Les grands événements n'avaient point d'interprètes ;
Les débris étaient morts, et les tombes muettes :
L'Histoire luit, soudain les temps ont reculé ;
L'ombre a fui, les tombeaux, les débris, ont parlé ;
Les générations s'étendent et s'instruisent,
Et de l'esprit humain les travaux s'éternisent.
O charmes de l'étude! ô sublimes récits!
Dans quels transports le sage, à son foyer assis,
Suit les nombreux combats et d'Athène et de Rome;
A travers deux mille ans applaudit un grand homme;
Consulte l'orateur et le guerrier fameux;
Partage les revers des peuples grands comme eux;
Voit l'empire romain, sous le fer des Vandales,
De ses vils empereurs expier les scandales,
Et bientôt déchiré par divers potentats,

Son cadavre fécond enfanter cent états;

Retrouve en d'autres lieux, sur la sanglante arène,
Marcius dans Condé, Scipion dans Turenne,
Et, rempli des héros et des faits éclatants,
Ainsi que tous les lieux, embrasse tous les temps.

LEGOUVÉ.

L'ITALIE ET ROME, OU LES MONUMENTS ANTIQUES.

O TERRE de Saturne! ô doux pays! beau ciel !
Lieux où chanta Virgile, où peignit Raphaël !
Terre dans tous les temps consacrée à la gloire,
Grande par les beaux-arts, Reine par la victoire,
Sans respect, sans amour, qui peut toucher tes bords!
Que de belles cités! que de riches trésors!
L'Italie et la Grèce ensemble confondues;

Les palais, les tombeaux, un peuple de statues,
Et la toile animée, et partout réunis

Les beaux temps des Césars, et ceux des Médicis !
Partout les descendants de la Reine du monde

Ressuscitent sa gloire, et la terre féconde
Rend l'Italie antique à leurs nobles efforts.

Rome! c'est toi surtout qu'appellent nos transports.
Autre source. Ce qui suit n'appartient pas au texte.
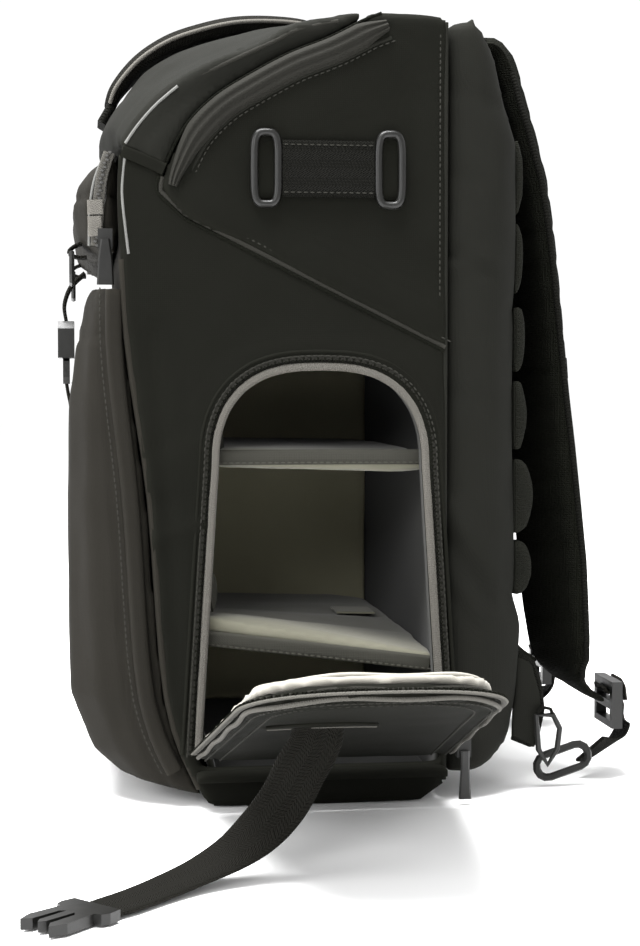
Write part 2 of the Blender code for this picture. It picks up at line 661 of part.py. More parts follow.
def build_waist_strap():
    """Webbing from the slot in the door down to the ground, and the buckle on its end."""
    strip("waist_webbing", WAIST_ROUTE, WAIST_ACROSS, WAIST_WIDTH, 2.4, "webbing")
    end = Vector(WAIST_ROUTE[-1])
    along = (end - Vector(WAIST_ROUTE[-2])).normalized()
    across = Vector((-along.y, along.x, 0.0))
    plan = [(1.0, -14.5), (8, -15.5), (12, -14), (13, -10.5), (30, -12), (38, -9), (34, -5.5),
            (19, -5), (17, -2.5), (33, -2.2), (36, 0), (33, 2.2), (17, 2.5), (19, 5), (34, 5.5),
            (38, 9), (30, 12), (13, 10.5), (12, 14), (8, 15.5), (1.0, 14.5)]
    outline = [end + along * a + across * b for a, b in plan]
    prism("waist_buckle", [(p.x, p.y) for p in outline], 0.5, 5.5, "plastic", axis="Z")


# ---------------------------------------------------------------- assembly

def main():
    for old in list(bpy.data.objects):
        bpy.data.objects.remove(old, do_unlink=True)
    build_shell()
    build_dividers()
    build_door()
    build_lid()
    build_pockets()
    build_front_hardware()
    build_harness()
    for side, label in ((1, "right"), (-1, "left")):
        build_side(side, label)
        build_lash(side, label)
        build_strap(side, label)
        build_corner(side, label)
    build_waist_strap()


main()
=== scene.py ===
"""Looks of the camera backpack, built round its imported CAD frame.

Points are written in millimetres in the row frame and become metres where meshes are made.
"""
import json
import math

import bmesh
import bpy
import numpy as np
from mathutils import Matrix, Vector, noise


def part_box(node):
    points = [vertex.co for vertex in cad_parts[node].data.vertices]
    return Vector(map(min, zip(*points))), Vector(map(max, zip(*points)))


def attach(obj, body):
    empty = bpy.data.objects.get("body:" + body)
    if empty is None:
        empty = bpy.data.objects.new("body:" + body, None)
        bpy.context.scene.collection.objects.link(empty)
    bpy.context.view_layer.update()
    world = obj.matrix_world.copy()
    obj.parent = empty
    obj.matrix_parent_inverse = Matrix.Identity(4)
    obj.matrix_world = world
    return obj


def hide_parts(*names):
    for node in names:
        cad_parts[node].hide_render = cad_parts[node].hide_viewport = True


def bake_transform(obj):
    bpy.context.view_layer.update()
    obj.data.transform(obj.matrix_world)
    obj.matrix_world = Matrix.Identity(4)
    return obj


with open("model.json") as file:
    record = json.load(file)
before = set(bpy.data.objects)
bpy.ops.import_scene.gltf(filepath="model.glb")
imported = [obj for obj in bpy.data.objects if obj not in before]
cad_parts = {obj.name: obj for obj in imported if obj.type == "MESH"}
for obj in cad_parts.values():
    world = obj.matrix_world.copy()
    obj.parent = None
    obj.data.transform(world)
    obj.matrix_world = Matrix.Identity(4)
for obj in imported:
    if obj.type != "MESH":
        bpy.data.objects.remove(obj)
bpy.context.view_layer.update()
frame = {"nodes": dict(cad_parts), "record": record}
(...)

La voilà donc enfin cette ville sacrée,

De tombeaux, de déserts tristement entourée !
Quel trouble à son aspect saisit le voyageur !
La Reine des cités a perdu sa splendeur :
Le Silence est assis sous ses voûtes antiques;
Cependant ses palais, ses temples, ses portiques,
Attestent ses grandeurs dans leurs restes confus.
Sur ces arcs mutilés, vingt fleuves suspendus
Versoient en frémissant le tribut de leur onde;
Ce temple fut paré des dépouilles du monde ;
Par ces portes sortoient les fières légions;
Voilà ce Capitole, effroi des nations!

De là, semblable aux Dieux, Rome lançoit la foudre;
Là, les Rois interdits, et le front dans la poudre,
Aux portes du Sénat, oubliés, sans honneur,
Attendoient pour entrer les ordres d'un licteur.